Shared memory owns fixed transport capacity: pages, execution channels, scan channels, filters, wakeups, and metrics.

This is different from putting a separate DataFusion runtime in each backend. Many backends can feed work into the same cooperative DataFusion/Tokio runtime, and the worker can reuse its configured threads across submitted executions. At the same time, memory, spill, and shared-memory capacity are easier to reason about because they are configured as one worker plus one preallocated transport area.

The page pool bounds scan memory behavior. If scan pages or scan channels are exhausted, execution applies backpressure instead of allocating an unbounded amount of memory inside each backend.

This bounded resource model is about progress, not strict fairness. The page lifetime and progress model are detailed in Memory And Pages.

Shared Memory In Plain Terms

Shared memory is not a cache of table data. It is a transport area.

Primary execution channels carry session lifecycle messages such as start, cancellation, completion, and errors.
Scan channels let the worker ask PostgreSQL scan producers for table data.
The page pool carries Arrow scan pages to the worker and result pages back to the backend.
Runtime filter slots let the worker publish compact Bloom filters that PostgreSQL scan producers can use before encoding rows.
Metrics record where time and data movement are spent.

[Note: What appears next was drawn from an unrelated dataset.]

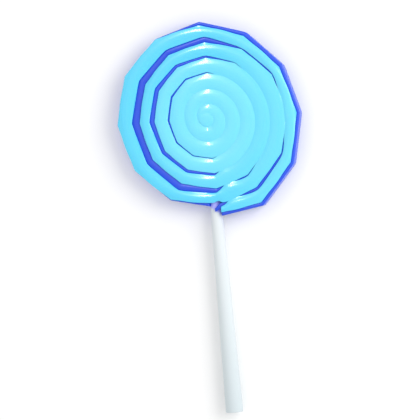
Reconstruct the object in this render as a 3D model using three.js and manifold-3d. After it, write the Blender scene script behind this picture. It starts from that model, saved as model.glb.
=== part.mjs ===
// A swirl lollipop lying on its back. A cyan hard-candy rope is wound into a flat spiral with
// twelve soft bends in a turn. A thin deep-blue strand runs along the rope's outer side, so it
// shows on the rim and in the grooves, and dies out towards the middle. A white stick that
// widens to its free end is pushed in at the bottom, beside the rope's loose outer end.
//
// Millimetres, +Z up. The origin is the middle of the swirl, on the plane that it lies on. The
// shown face looks up, and the stick points to -Y. Places along the winding are counted in
// bends: 0 is over the stick at the loose outer end, 12 is one turn further in. A turn passes
// +X at 3, +Y at 6 and -X at 9.

import * as THREE from "three";
import { mergeVertices } from "three/addons/utils/BufferGeometryUtils.js";
import Module from "manifold-3d";

// ---- Driving dimensions ----

const GAP = 0.32; // room left between neighbouring solids
const BENDS_PER_TURN = 12;
const PITCH = 5.6; // from one turn to the next
const START_RADIUS = 36.3; // of the spiral at bend 0
const HALF_THICKNESS = 4.2; // of the rope, so the disc is 8.4 thick
const BEND_LENGTH = 1.7; // length of side that a bend takes up on each side of its corner
const NEARLY_ROUND = 0.36; // share of a side above which a bend is drawn with two steps

const OUTER_GROWTH = 0.3; // how much larger the outermost turn is than the spiral
const OFF_CENTRE = 2.2; // how far it sits towards -X
const OVALITY = 0.75; // how much longer it is across its first bend, and shorter a quarter turn on
const END_TUCK = 2.4; // how far its loose end is pressed in
const OUTER_FLAT_SIDE = 0.5; // how far it is flattened on the -X side
const FLAT_SIDE = 1.4; // and the turns inside it
const FLAT_SHARPNESS = 7;
const FLAT_FADE_RADIUS = 12; // inside this radius the flattening fades

const ROPE_START = 0.14; // just beside the stick
const ROPE_END = 74; // curled into the eye
const EYE_RADIUS = 1.8; // the pinched-off inner end of the rope
const CORE_RADIUS = 12.2; // the inner turns are pressed into one piece inside this radius
const CORE_HALF_HEIGHT = 2.3;

const STRAND_START = 0.14;
const STRAND_END = 49;
const STRAND_TOP = 2.9; // height of the blue strand's crest over the middle plane
const STRAND_SUNK = 2.7; // the same where the turns close over it
const STRAND_DIP = 1; // and where the stick shows over it
const STRAND_BOTTOM = 3.6; // its depth under the middle plane
const STRAND_MIN = 0.42; // its least thickness
const RIM_STRAND = 1.2; // its thickness on the rim
const RIM_TUCKED = 0.4; // and where it rolls under, on the -X side
const OPENING = 4.15; // widest opening between turns, at bend 12
const OPENING_LOSS = 0.095; // and what it loses with each bend
const OPENING_SHARPNESS = 1.2;
const END_OPENING = 1.8; // by which the rope's loose end stands off the next turn
const END_OPENING_BENDS = 4; // bends over which it closes

const STICK_TIP = -6.4; // Y of the end inside the candy
const STICK_FOOT = -108; // Y of the free end
const STICK_TIP_RADIUS = 1.8;
const STICK_FOOT_RADIUS = 3.2;
const STICK_CHAMFER = 0.3;
const STICK_SIDES = 24;

const CYAN = 0x7febff;
const DEEP_BLUE = 0x335ae7;
const PAPER_WHITE = 0xe8eef0;

const { lerp, smoothstep } = THREE.MathUtils;
const MIDDLE = HALF_THICKNESS; // Z of the middle plane

// ---- The winding ----

const turnAngle = (bend) => (2 * Math.PI * bend) / BENDS_PER_TURN;

// 1 on the -X side, where the turns lie loosely, and 0 on the +X side, where they press together.
const looseness = (bend) => (1 - Math.sin(turnAngle(bend))) / 2;

const spiralRadius = (bend) => START_RADIUS - (PITCH * bend) / BENDS_PER_TURN;

// How the outermost turn strays from the spiral.
function stray(bend) {
  if (bend >= BENDS_PER_TURN) return 0;
  const oval = OVALITY * Math.cos(2 * turnAngle(bend - 0.5));
  const tuck = bend < 1 ? END_TUCK : 0;
  return OUTER_GROWTH + oval - OFF_CENTRE * Math.sin(turnAngle(bend)) - tuck;
}

// The outer wall of the rope.
function ropeOutside(bend) {
  const radius = spiralRadius(bend);
  const flat = bend < BENDS_PER_TURN ? OUTER_FLAT_SIDE : FLAT_SIDE * Math.min(1, radius / FLAT_FADE_RADIUS);
  return Math.max(radius + stray(bend) - flat * looseness(bend) ** FLAT_SHARPNESS, 0.6);
}

// Width of the opening outside a turn, which the blue strand fills.
function opening(bend) {
  const widest = OPENING - OPENING_LOSS * (bend - BENDS_PER_TURN);
  const open = Math.max(0, widest) * looseness(bend) ** OPENING_SHARPNESS;
  const atEnd = END_OPENING * (1 - smoothstep(bend, BENDS_PER_TURN, BENDS_PER_TURN + END_OPENING_BENDS));
  const least = bend > STRAND_END ? GAP : STRAND_MIN + 2 * GAP;
  return Math.max(open, atEnd, least);
}

// The inner wall of the rope leaves the opening to the next turn in.
function ropeInside(bend) {
  const next = bend + BENDS_PER_TURN;
  return Math.max(ropeOutside(next) + opening(next), 0.3);
}

// Thickness that the blue strand adds outside the outermost turn.
function rimThickness(bend) {
  const tucked = smoothstep(bend, 6, 8) - smoothstep(bend, 10, 12);
  return lerp(RIM_STRAND, RIM_TUCKED, tucked);
}

const strandThickness = (bend) => (bend < BENDS_PER_TURN ? rimThickness(bend) : opening(bend) - 2 * GAP);
const strandInside = (bend) => ropeOutside(bend) + GAP;
const strandOutside = (bend) => strandInside(bend) + strandThickness(bend);

// The strand's crest is high where it shows and sinks where the turns close over it. It dips
// beside the stick, at the end of the first turn.
function strandTop(bend) {
  const shown = smoothstep(strandThickness(bend), STRAND_MIN, 1.1);
  const besideStick = smoothstep(bend, 11.5, 11.8) - smoothstep(bend, 12, 12.1);
  return lerp(lerp(STRAND_SUNK, STRAND_TOP, shown), STRAND_DIP, besideStick);
}

// Corner of a wall at a bend, counted anticlockwise from -Y.
function corner(radiusAt, bend) {
  const angle = turnAngle(bend) - Math.PI / 2;
  const radius = radiusAt(bend);
  return new THREE.Vector2(radius * Math.cos(angle), radius * Math.sin(angle));
}

// Point on a wall's straight side, between two corners.
function sidePoint(radiusAt, place) {
  const from = Math.floor(place);
  return corner(radiusAt, from).lerp(corner(radiusAt, from + 1), place - from);
}

// Share of a side that a soft bend takes up. The small inner turns are nearly round.
function softness(bend) {
  const side = 2 * Math.sin(Math.PI / BENDS_PER_TURN) * Math.max(spiralRadius(bend), 1);
  return Math.min(0.5, BEND_LENGTH / side);
}

// Point on a wall, with its corners rounded.
function wallPoint(radiusAt, place) {
  const bend = Math.round(place);
  const soft = softness(bend);
  const along = (place - bend + soft) / (2 * soft);
  if (along <= 0 || along >= 1) return sidePoint(radiusAt, place);
  const arc = new THREE.QuadraticBezierCurve(
    sidePoint(radiusAt, bend - soft),
    corner(radiusAt, bend),
    sidePoint(radiusAt, bend + soft),
  );
  return arc.getPoint(along);
}

// ---- Sweeps ----

// Stations of a sweep: its two ends, and the start, middle and end of each bend between them.
function stations(start, end) {
  const places = [];
  for (let bend = Math.ceil(start); bend <= Math.floor(end); bend++) {
    const soft = softness(bend);
    if (soft > NEARLY_ROUND) places.push(bend, bend + 0.5);
    else places.push(bend - soft, bend, bend + soft);
  }
  return [start, ...places.filter((place) => place > start && place < end), end];
}

// An extrusion of the section with one step to each station. In the section, x runs from -1 on
// the outer wall to 1 on the inner wall, and y from -1 at the bottom to 1 at the top.
function wound(section, places, { inside, outside, top, bottom }) {
  const steps = places.length - 1;
  const geometry = new THREE.ExtrudeGeometry(new THREE.Shape(section), {
    steps,
    depth: steps,
    bevelEnabled: false,
  });
  const position = geometry.getAttribute("position");
  for (let i = 0; i < position.count; i++) {
    const place = places[Math.round(position.getZ(i))];
    const across = (1 + position.getX(i)) / 2;
    const plan = wallPoint(outside, place).lerp(wallPoint(inside, place), across);
    const rise = position.getY(i);
    const z = MIDDLE + rise * (rise > 0 ? top(place) : bottom(place));
    position.setXYZ(i, plan.x, plan.y, z);
  }
  return geometry;
}

// A section from the half of its outline that has x > 0, counted from the bottom up.
function mirroredSection(half) {
  const right = half.map(([x, y]) => new THREE.Vector2(x, y));
  const left = half.map(([x, y]) => new THREE.Vector2(-x, y)).reverse();
  return [...right, ...left];
}

// ---- Solids ----

// The rope has a flat back that it rests on, upright walls and a round crest.
function ropeGeometry() {
  const section = mirroredSection([
    [0.55, -1],
    [1, -0.6],
    [1, 0.45],
    [0.74, 0.84],
    [0.27, 1],
  ]);
  return wound(section, stations(ROPE_START, ROPE_END), {
    inside: ropeInside,
    outside: ropeOutside,
    top: () => HALF_THICKNESS,
    bottom: () => HALF_THICKNESS,
  });
}

function strandGeometry() {
  const section = mirroredSection([
    [0.45, -1],
    [1, -0.6],
    [1, 0.6],
    [0.5, 1],
  ]);
  return wound(section, stations(STRAND_START, STRAND_END), {
    inside: strandInside,
    outside: strandOutside,
    top: strandTop,
    bottom: () => STRAND_BOTTOM,
  });
}

// A solid turned about the swirl's own axis, from [radius, height] pairs.
function turned(profile, sides) {
  const points = profile.map(([radius, height]) => new THREE.Vector2(radius, height));
  return new THREE.LatheGeometry(points, sides).rotateX(Math.PI / 2);
}

function eyeGeometry() {
  const height = 2 * HALF_THICKNESS;
  return turned(
    [
      [0, 0],
      [EYE_RADIUS * 0.7, 0],
      [EYE_RADIUS, height * 0.12],
      [EYE_RADIUS, height * 0.75],
      [EYE_RADIUS * 0.65, height * 0.94],
      [0, height],
    ],
    BENDS_PER_TURN,
  );
}

// What joins the inner turns, under their crests.
function coreGeometry() {
  return turned(
    [
      [0, MIDDLE - CORE_HALF_HEIGHT],
      [CORE_RADIUS, MIDDLE - CORE_HALF_HEIGHT],
      [CORE_RADIUS, MIDDLE + CORE_HALF_HEIGHT],
      [0, MIDDLE + CORE_HALF_HEIGHT],
    ],
    2 * BENDS_PER_TURN,
  );
}

// The stick, or with room added the hole that it sits in.
function stickGeometry(room = 0) {
  const slope = (STICK_FOOT_RADIUS - STICK_TIP_RADIUS) / (STICK_TIP - STICK_FOOT);
  const tip = STICK_TIP_RADIUS + room;
  const foot = STICK_FOOT_RADIUS + room;
  const profile = [
    [0, STICK_FOOT - room],
    [foot - STICK_CHAMFER, STICK_FOOT - room],
    [foot, STICK_FOOT - room + STICK_CHAMFER],
    [tip + slope * STICK_CHAMFER, STICK_TIP + room - STICK_CHAMFER],
    [tip - STICK_CHAMFER, STICK_TIP + room],
    [0, STICK_TIP + room],
  ];
  const points = profile.map(([radius, y]) => new THREE.Vector2(radius, y));
  return new THREE.LatheGeometry(points, STICK_SIDES).translate(0, 0, MIDDLE);
}

// ---- Cutting and joining ----

const wasm = await Module();
wasm.setup();

function toSolid(geometry) {
  const bare = geometry.clone();
  bare.deleteAttribute("normal");
  bare.deleteAttribute("uv");
  const merged = mergeVertices(bare, 1e-4);
  return new wasm.Manifold(
    new wasm.Mesh({
      numProp: 3,
      vertProperties: merged.getAttribute("position").array,
      triVerts: new Uint32Array(merged.index.array),
    }),
  );
}

function toGeometry(solid) {
  const mesh = solid.getMesh();
  return new THREE.BufferGeometry()
    .setAttribute("position", new THREE.BufferAttribute(mesh.vertProperties, 3))
    .setIndex(new THREE.BufferAttribute(mesh.triVerts, 1));
}

// ---- The lollipop ----

function piece(name, geometry, color, roughness) {
  const mesh = new THREE.Mesh(geometry, new THREE.MeshStandardMaterial({ color, roughness, metalness: 0 }));
  mesh.name = name;
  return mesh;
}

const stickHole = toSolid(stickGeometry(GAP));
const rope = toSolid(ropeGeometry()).add(toSolid(eyeGeometry())).add(toSolid(coreGeometry()));
const strand = toSolid(strandGeometry());

const lollipop = new THREE.Group();
lollipop.name = "lollipop";
lollipop.add(
  piece("candy_rope", toGeometry(rope.subtract(stickHole)), CYAN, 0.15),
  piece("blue_strand", toGeometry(strand.subtract(stickHole)), DEEP_BLUE, 0.2),
  piece("stick", stickGeometry(), PAPER_WHITE, 0.7),
);

export default lollipop;
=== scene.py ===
# %% [markdown]
# # A swirl lollipop
# A swirl lollipop starts as a warm rope of boiled sugar. Its maker pulls the rope thin, lays a
# darker strand along one side, and winds both flat on a slab, from the middle outwards. A rolled
# paper stick is pushed in while the sugar is still soft.
#
# The measured model gives three pieces: the cyan rope, the deep-blue strand and the stick. Here
# each of them gets its finished surface. The measured model says where every piece lies, so the
# first step is to load it and to read the sizes that the later steps need. Z points up from the
# slab, the stick points along -Y, and all sizes in this lesson are in millimetres.

import math

import bpy
from mathutils import Matrix, Vector


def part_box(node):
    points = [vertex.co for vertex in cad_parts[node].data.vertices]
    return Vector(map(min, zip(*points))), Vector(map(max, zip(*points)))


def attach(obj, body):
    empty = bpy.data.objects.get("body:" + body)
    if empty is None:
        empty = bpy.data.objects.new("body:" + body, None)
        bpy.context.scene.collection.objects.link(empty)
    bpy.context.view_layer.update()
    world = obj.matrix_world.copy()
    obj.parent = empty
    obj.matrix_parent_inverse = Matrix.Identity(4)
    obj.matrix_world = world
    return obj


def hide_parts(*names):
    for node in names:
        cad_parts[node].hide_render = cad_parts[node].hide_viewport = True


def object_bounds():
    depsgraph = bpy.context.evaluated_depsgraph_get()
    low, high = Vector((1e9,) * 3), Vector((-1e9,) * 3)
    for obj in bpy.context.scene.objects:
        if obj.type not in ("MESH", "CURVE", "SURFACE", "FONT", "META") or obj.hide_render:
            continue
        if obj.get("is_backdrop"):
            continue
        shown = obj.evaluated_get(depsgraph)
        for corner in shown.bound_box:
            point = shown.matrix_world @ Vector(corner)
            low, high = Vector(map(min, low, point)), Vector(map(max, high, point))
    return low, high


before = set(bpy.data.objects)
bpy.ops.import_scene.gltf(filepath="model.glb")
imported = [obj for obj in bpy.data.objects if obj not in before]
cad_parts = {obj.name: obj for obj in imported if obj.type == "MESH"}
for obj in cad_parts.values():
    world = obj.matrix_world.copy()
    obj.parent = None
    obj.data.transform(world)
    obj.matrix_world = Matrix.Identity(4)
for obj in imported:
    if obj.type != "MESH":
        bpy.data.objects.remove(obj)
cad_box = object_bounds()

MM = 0.001
rope_low, rope_high = (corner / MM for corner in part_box("candy_rope"))
strand_low, _ = (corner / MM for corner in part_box("blue_strand"))
stick_low, stick_high = (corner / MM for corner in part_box("stick"))
MIDDLE = (rope_high.z + rope_low.z) / 2
across, _, thickness = rope_high - rope_low
print(f"swirl {across:.1f} mm across and {thickness:.1f} mm thick")
print(f"stick {stick_high.y - stick_low.y:.1f} mm long")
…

Shared-memory size is fixed at PostgreSQL startup. See Configuration for the settings that size the worker and transport area, and Metrics for runtime diagnostics.

What This Means In Practice

The runtime shape is most useful when worker-side analytical work pays for the scan/result boundary crossing. See Workloads for candidate query shapes and what to collect when evaluating a workload.